Enfin, autre dommage collatéral : si Québecor devient le « repreneur » de toutes les propriétés de Capitales Médias, il retirera sans nul doute celles-ci du Conseil de presse du Québec. Rappelons que Québecor s’oppose au Conseil de presse depuis plusieurs années, allant même jusqu’à le contester en cour. Cela menacerait l’existence même du Conseil de presse.

Par conséquent, le groupe chargé d’examiner les offres d’éventuels « repreneurs » devra avoir aussi à l’esprit quelques notions d’équilibre, de diversité des sources journalistiques et non uniquement des notions de plan d’affaires, de pertes et de profits. On jongle ici avec la qualité de la vie démocratique au Québec.

Par ailleurs, plusieurs médias tentent de développer des solutions de rechange au modèle d’affaires traditionnel qui s’appuyait jusqu’ici sur la vente de publicité.

On l’a vu, ce modèle a été bousculé, voire « bulldozé » par les géants du web, Facebook et Google en particulier. Quatre-vingts pour cent des revenus numériques ont été détournés vers ces deux seuls géants.

C’est entre autres la raison pour laquelle La Presse a développé un modèle d’organisme à but non lucratif (OBNL) misant sur la philanthropie. On espère que la recette sera la bonne. Car là aussi, ce serait une tragédie si l’information de qualité de La Presse devait disparaître.

De son côté, Le Devoir a développé un modèle qui s’appuie sur les revenus d’abonnement et la philanthropie. À ce jour, cette stratégie semble lui sourire, car les résultats financiers sont bons, encore cette année*.

On souhaite également que les mesures d’aide aux médias (crédits d’impôt et autres mesures) annoncées par le gouvernement fédéral soient mises en application au plus vite, car il y a urgence, aussi bien pour les médias régionaux que nationaux.

cohabitation avec les superpuissances numériques

Quoi qu’il en soit, il devient évident qu’on ne peut régler à la pièce, au cas par cas, la crise des médias. Dans le mémoire que j’ai déposé à l’intention de la Commission permanente de la culture et de l’éducation qui se penchera la semaine prochaine sur l’avenir des médias, j’ai écrit : « On ne panse pas une blessure ouverte avec un simple sparadrap » (diachylon, si vous préférez).

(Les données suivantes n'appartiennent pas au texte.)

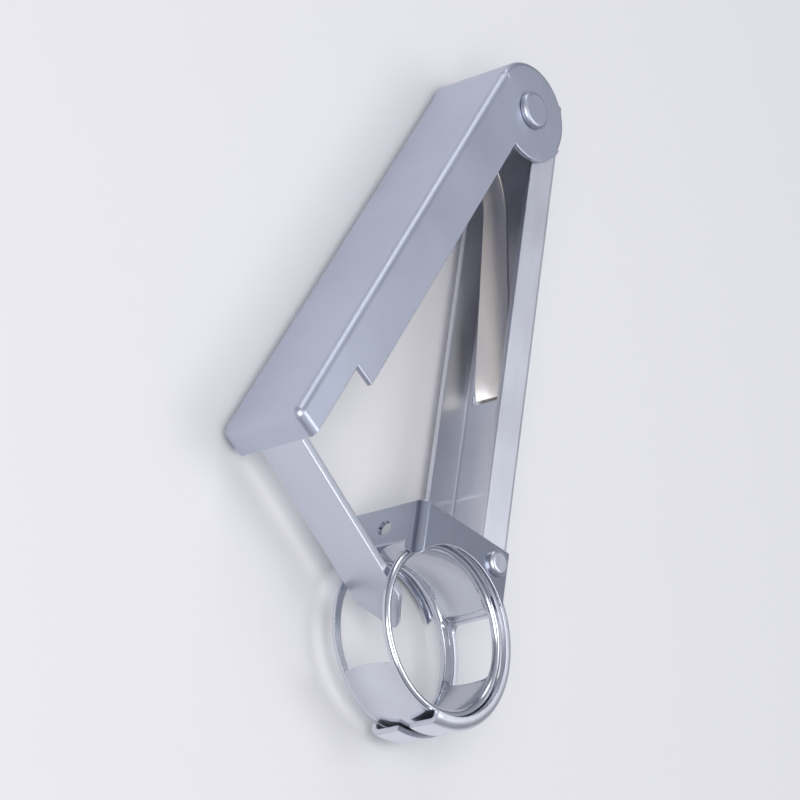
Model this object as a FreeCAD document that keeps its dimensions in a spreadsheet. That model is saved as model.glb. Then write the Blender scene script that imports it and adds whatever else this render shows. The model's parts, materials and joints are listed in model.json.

Car telle est la situation : les superpuissances numériques imposent leurs lois au détriment de celles des États nationaux.

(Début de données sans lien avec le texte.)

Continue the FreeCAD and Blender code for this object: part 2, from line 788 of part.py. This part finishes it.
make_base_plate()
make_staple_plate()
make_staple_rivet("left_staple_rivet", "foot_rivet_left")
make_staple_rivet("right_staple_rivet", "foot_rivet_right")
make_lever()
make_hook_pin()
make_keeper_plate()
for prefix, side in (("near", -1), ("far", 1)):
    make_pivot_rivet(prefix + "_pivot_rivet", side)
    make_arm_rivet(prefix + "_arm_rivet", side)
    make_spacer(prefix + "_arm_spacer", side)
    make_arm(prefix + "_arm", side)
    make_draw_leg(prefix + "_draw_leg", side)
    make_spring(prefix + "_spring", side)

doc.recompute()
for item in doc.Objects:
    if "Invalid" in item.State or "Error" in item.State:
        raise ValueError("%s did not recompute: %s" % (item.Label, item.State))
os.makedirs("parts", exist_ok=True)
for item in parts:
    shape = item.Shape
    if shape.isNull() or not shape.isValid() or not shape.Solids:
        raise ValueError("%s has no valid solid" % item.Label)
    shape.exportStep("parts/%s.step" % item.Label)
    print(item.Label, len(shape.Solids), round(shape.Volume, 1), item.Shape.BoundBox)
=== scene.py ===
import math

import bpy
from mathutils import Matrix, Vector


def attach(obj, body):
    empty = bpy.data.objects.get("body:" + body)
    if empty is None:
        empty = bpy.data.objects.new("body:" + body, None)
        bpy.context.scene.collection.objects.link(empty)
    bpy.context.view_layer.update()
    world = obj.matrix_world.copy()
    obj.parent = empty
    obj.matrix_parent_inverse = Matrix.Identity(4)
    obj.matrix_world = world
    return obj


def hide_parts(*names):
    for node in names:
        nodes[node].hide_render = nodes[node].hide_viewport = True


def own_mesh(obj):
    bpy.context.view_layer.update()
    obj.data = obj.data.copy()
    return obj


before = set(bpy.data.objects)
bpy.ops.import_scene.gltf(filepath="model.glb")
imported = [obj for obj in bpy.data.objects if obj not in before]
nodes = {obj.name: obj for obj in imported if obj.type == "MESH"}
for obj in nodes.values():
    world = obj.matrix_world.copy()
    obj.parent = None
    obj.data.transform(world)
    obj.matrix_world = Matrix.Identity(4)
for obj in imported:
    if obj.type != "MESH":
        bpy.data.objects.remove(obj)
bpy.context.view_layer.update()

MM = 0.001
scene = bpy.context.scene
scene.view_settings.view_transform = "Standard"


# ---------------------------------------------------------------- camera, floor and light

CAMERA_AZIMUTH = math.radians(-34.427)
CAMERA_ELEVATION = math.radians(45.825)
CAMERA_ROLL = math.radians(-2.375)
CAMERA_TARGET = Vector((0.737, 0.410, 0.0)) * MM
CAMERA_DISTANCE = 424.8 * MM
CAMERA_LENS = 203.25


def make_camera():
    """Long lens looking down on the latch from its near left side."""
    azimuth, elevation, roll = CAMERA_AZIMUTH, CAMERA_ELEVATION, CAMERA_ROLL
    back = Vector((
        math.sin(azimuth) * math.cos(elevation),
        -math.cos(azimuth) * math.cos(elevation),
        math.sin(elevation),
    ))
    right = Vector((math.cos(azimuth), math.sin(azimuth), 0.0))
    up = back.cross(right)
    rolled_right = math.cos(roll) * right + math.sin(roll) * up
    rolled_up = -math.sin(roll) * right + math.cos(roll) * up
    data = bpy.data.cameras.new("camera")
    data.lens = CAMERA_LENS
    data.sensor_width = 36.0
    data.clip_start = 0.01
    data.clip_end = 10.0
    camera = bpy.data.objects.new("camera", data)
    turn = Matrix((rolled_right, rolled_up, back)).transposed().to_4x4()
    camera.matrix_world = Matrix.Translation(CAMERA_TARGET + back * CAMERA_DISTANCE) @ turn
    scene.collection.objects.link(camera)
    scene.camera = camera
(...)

Elles font fi des réglementations nationales de diffusion et de publication, des règles nationales en matière de fiscalité et de taxation, des droits d’auteur. Il y a une quarantaine d’années, le chef du NPD, David Lewis, qualifiait les superpuissances d’alors de welfare bums.

Aussi serait-il temps pour nos États, à Québec comme à Ottawa, de faire front commun pour que ces superpuissances se comportent comme de bonnes entreprises citoyennes. Qu’elles paient des impôts et des taxes. Qu’elles respectent les droits d’auteur des journalistes et des médias. Qu’elles versent un pourcentage défini de leurs profits et de leurs chiffres d’affaires.

La France a établi une taxe de 3 % du chiffre d’affaires pour les GAFA, les géants du web. Cet argent pourrait être ensuite redirigé et versé dans un nouveau Fonds des médias ouvert à tous les médias (écrits, audiovisuels, numériques).

Le Canada et le Québec ne peuvent agir seuls à cet égard. Ils devront nécessairement se concerter avec ces pays européens qui donnent déjà l’exemple. Pas avec les États-Unis, qui dénoncent toute intervention contre les GAFA.

S’il y a urgence, cela signifie que chaque ordre de gouvernement, tous les parlementaires, à Ottawa comme à Québec, doivent travailler à élaborer une stratégie globale afin de contrer les superpuissances du web et établir des règles équitables de cohabitation. 

C’est entre autres ainsi que nous pourrons miser sur des revenus qui permettront d’assurer la survie de nos cultures et de nos médias tant nationaux que régionaux.

* Alain Saulnier siège au conseil d’administration du quotidien Le Devoir.